Quand il est devenu chef du PLQ, Jean Charest avait demandé à Claude Ryan de lui définir les valeurs libérales, ce qui a donné lieu à la publication d’un petit livre, Les valeurs libérales et le Québec moderne, qui tient encore lieu de petit catéchisme du libéralisme à la sauce québécoise.

Mais, dans les faits, les grands principes déterminés par M. Ryan ont été intégrés à la constitution même du PLQ et constituent son article 1. Ce qui signifie que, comme toutes les choses qui aboutissent dans les constitutions, ce sera plutôt compliqué à amender.

De toute façon, on ne voit pas comment le PLQ pourrait tourner le dos à des idées comme « la primauté de la personne, les droits individuels et le droit de chacun de réaliser ses aspirations dans le respect d’autrui ».

L’un des problèmes du PLQ est le fait que la marque de commerce libérale vit actuellement ses pires jours sur le plan provincial partout au Canada.

Il n’y a plus qu’un seul premier ministre libéral, soit à Terre-Neuve-et-Labrador. Les libéraux sont l’opposition officielle au Québec et dans les trois autres provinces maritimes.

Mais à l’ouest d’Ottawa, les partis libéraux sont aux soins intensifs. En Ontario, ils n’ont plus que 8 députés sur 124. Il en reste trois au Manitoba. Et il n’y en a plus aucun en Saskatchewan et en Alberta.

Quant à la Colombie-Britannique, il y a longtemps que le Parti libéral était devenu, dans les faits, le parti conservateur provincial. Mais la marque de commerce libérale est si maganée que le parti a changé de nom il y a quelques mois et s’appelle maintenant le B.C. United. Un nom d’équipe de soccer...

Tout cela pour dire que les problèmes actuels des libéraux québécois ne sont pas seulement dus à la désaffection des électeurs francophones. Tous les partis libéraux se cherchent une place et une pertinence.

À Ottawa, le Parti libéral fédéral a effectué un virage à gauche qui le rend tout à fait à l’aise dans une alliance avec les néo-démocrates. Chose certaine, il n’est plus ce parti qui occupait confortablement le centre de la vie politique et qui était « le parti naturel de gouvernement ».

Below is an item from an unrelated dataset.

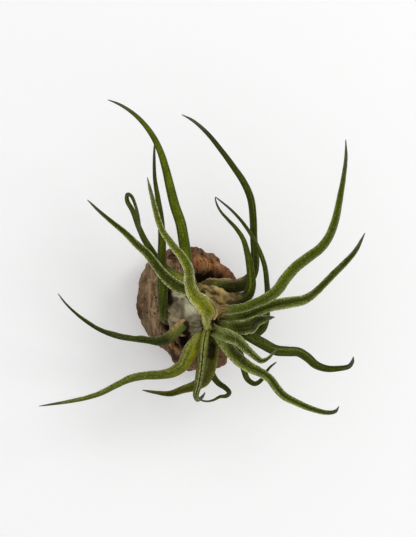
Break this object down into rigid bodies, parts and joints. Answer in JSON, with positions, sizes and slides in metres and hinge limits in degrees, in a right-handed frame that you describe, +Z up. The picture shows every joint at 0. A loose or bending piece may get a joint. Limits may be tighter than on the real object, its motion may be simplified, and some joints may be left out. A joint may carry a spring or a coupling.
{
  "type": "air plant on a lump of wood",
  "caption": "Air plant with long, twisting, channelled leaves that arch out of a small papery bulb, grown on a knobbly lump of wood with a flat foot.",
  "frame": {"origin": "middle of the flat spot under the lump of wood, where it stands", "axes": "+Z up, +Y to the side that the longest leaves arch over, which is the top of the picture, +X to the picture's right"},
  "size_m": [0.1499, 0.1443, 0.1052],
  "materials": {
    "leaf_bright": "living leaf, bright olive green with pale scales along its edges, satin",
    "leaf_dark": "living leaf, dark green, satin",
    "papery_bulb": "leaf bases, pale greyish green, matte",
    "dry_sheath_grey": "dry papery leaf base, grey, matte",
    "dry_sheath_tan": "dry crinkled leaf base, tan, matte",
    "wood": "weathered bark and reddish brown knobs, rough"
  },
  "bodies": {
    "root": {"bulb_heart": "papery_bulb", "leaf_pale_middle": "leaf_bright", "leaf_short_folded": "leaf_bright", "leaf_short_hooked": "leaf_bright", "leaf_folded_front": "leaf_bright", "leaf_lower_left_long": "leaf_bright", "leaf_right_upper_long": "leaf_bright", "leaf_right_long": "leaf_bright", "leaf_lower_right_long": "leaf_bright", "leaf_broad_front": "leaf_dark", "leaf_inner_thin": "leaf_dark", "leaf_upper_left": "leaf_dark", "leaf_left_low": "leaf_dark", "leaf_right_low": "leaf_dark", "leaf_top_right_long": "leaf_dark", "leaf_top_long": "leaf_dark", "leaf_left_upright": "leaf_dark", "leaf_bottom_curl": "leaf_dark", "leaf_small_hook": "leaf_dark", "leaf_outer_thin": "leaf_dark", "leaf_looped": "leaf_dark", "dry_sheath_left": "dry_sheath_grey", "dry_sheath_right": "dry_sheath_tan", "wood_lump": "wood"}
  },
  "joints": []
}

La situation du PLQ est différente. Il ne s’est pas remis d’avoir perdu son meilleur ennemi. Les ennuis du Parti québécois sont devenus, en même temps, un problème pour les libéraux.

Fini le temps où il suffisait à Jean Charest de prononcer le mot « référendum » pour assurer une victoire à son parti. Cette conjoncture n’existe plus et le PLQ n’a pas réussi – pas encore, en tout cas – à se positionner face à la Coalition avenir Québec.

C’est pourquoi les ambitions du comité de 14 membres éminents du PLQ présidé par l’ancien journaliste André Pratte et la députée Madwa-Nika Cadet ne peuvent que rester modestes. Ça se limite, pour l’essentiel, à ramener les brebis rouges égarées.

« Je pense qu’il y a encore beaucoup de gens qui partagent les idées et valeurs libérales, mais qui, pour une raison ou une autre, ont décidé de voter autrement aux dernières élections – ou même de ne pas voter », a affirmé André Pratte en conférence de presse lors de la formation du comité.

Il a ajouté : « Si le comité fait son travail comme il se doit, et je suis convaincu qu’il va le faire, les gens vont redécouvrir les valeurs libérales dans toute leur pertinence aujourd’hui, dans la modernité, et ils vont revenir au parti. »

Bref, pas de révision en profondeur des valeurs ou du programme. On espère que les libéraux vont rentrer à la maison pour que le PLQ soit prêt le jour où, inévitablement, les Québécois auront le goût de changer de gouvernement.

C’est modeste comme objectif, mais à voir l’histoire des grandes remises en question de nos partis politiques, ça a l’avantage d’être réaliste.